UAV-Assisted Space-Air-Ground Integrated Networks: A Technical Review of Recent Learning Algorithms
Atefeh H. Arani, Peng Hu, Yeying Zhu
TL;DR
This paper addresses the challenge of optimizing UAV-assisted SAGINs by surveying learning-based approaches for joint 3D trajectory design and channel/resource allocation. It systematically reviews Q-learning, MAB, DRL (DQN), satisfaction-based learning, and PSO within a unified SAGIN model that includes 3D UAV placements, backhaul via LEO satellites, and QoE-oriented objectives, formalized as $\Gamma_b(t)=\Phi_b\mathcal{F}(t)+\psi_b(1-\rho_b(t))$ with Jain’s fairness index $\mathcal{F}(t)=\frac{(\sum_k\bar{C}_k)^2}{|\mathcal{K}|\sum_k\bar{C}_k^2}$. The authors show, through simulations, that 3D satisfaction-based learning with channel allocation frequently outperforms alternatives in outage, load balance, and fairness, while convergence and runtime vary across methods.

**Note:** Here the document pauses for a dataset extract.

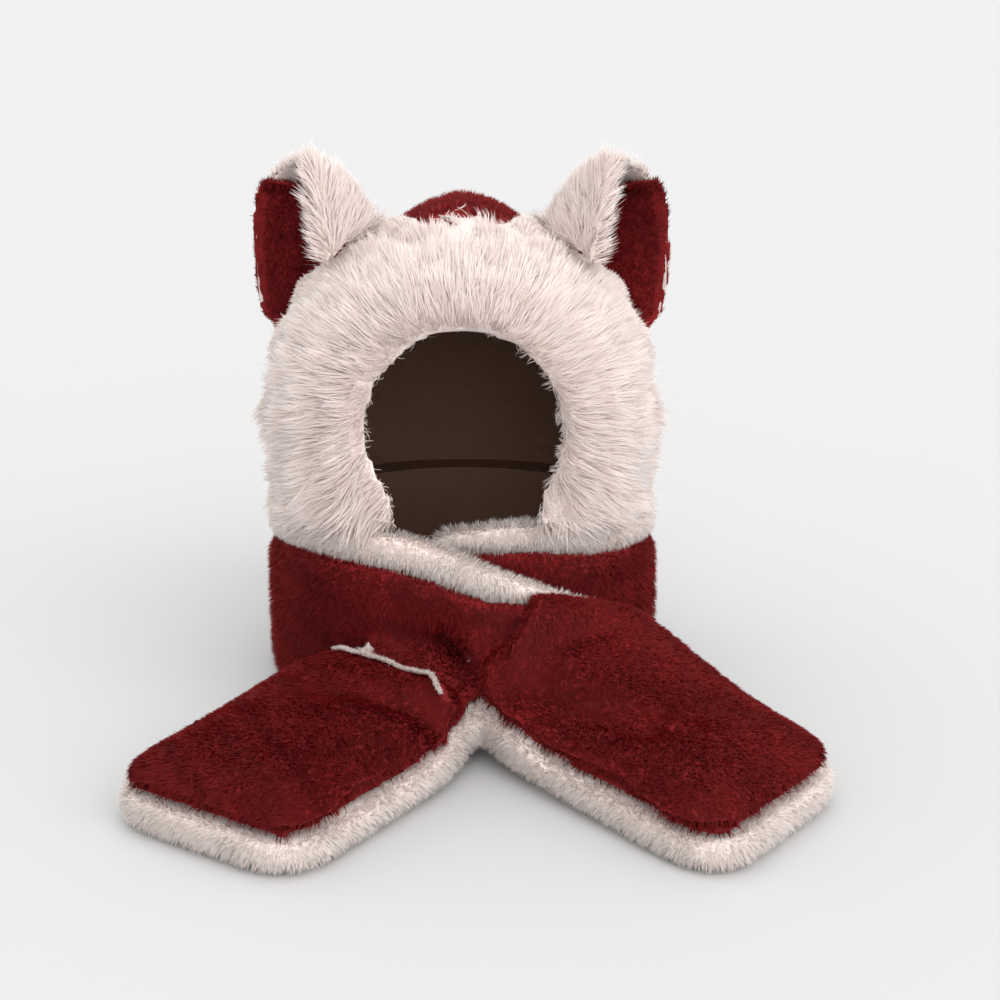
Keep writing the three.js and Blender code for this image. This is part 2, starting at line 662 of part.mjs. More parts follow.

The work provides design and deployment guidelines for UAV-enabled SAGINs and highlights open challenges including UAV collaboration, multi-hop networking, altitude/speed variability, and hybrid DRL-PSO strategies. Overall, the paper offers a comprehensive, algorithm-focused roadmap for optimizing complex SAGIN deployments with practical QoE considerations, and identifies promising directions for integrating advanced DRL techniques such as DDPG and PPO in continuous-action settings.
Abstract
Recent technological advancements in space, air, and ground components have made possible a new network paradigm called space-air-ground integrated network (SAGIN). Unmanned aerial vehicles (UAVs) play a key role in SAGINs. However, due to UAVs' high dynamics and complexity, real-world deployment of a SAGIN becomes a significant barrier to realizing such SAGINs. UAVs are expected to meet key performance requirements with limited maneuverability and resources with space and terrestrial components. Therefore, employing UAVs in various usage scenarios requires well-designed planning in algorithmic approaches. This paper provides an essential review and analysis of recent learning algorithms in a UAV-assisted SAGIN. We consider possible reward functions and discuss the state-of-the-art algorithms for optimizing the reward functions, including Q-learning, deep Q-learning, multi-armed bandit, particle swarm optimization, and satisfaction-based learning algorithms. Unlike other survey papers, we focus on the methodological perspective of the optimization problem, applicable to various missions on a SAGIN. We consider real-world configurations and the 2-dimensional (2D) and 3-dimensional (3D) UAV trajectories to reflect deployment cases. Our simulations suggest the 3D satisfaction-based learning algorithm outperforms other approaches in most cases. With open challenges discussed at the end, we aim to provide design and deployment guidelines for UAV-assisted SAGINs.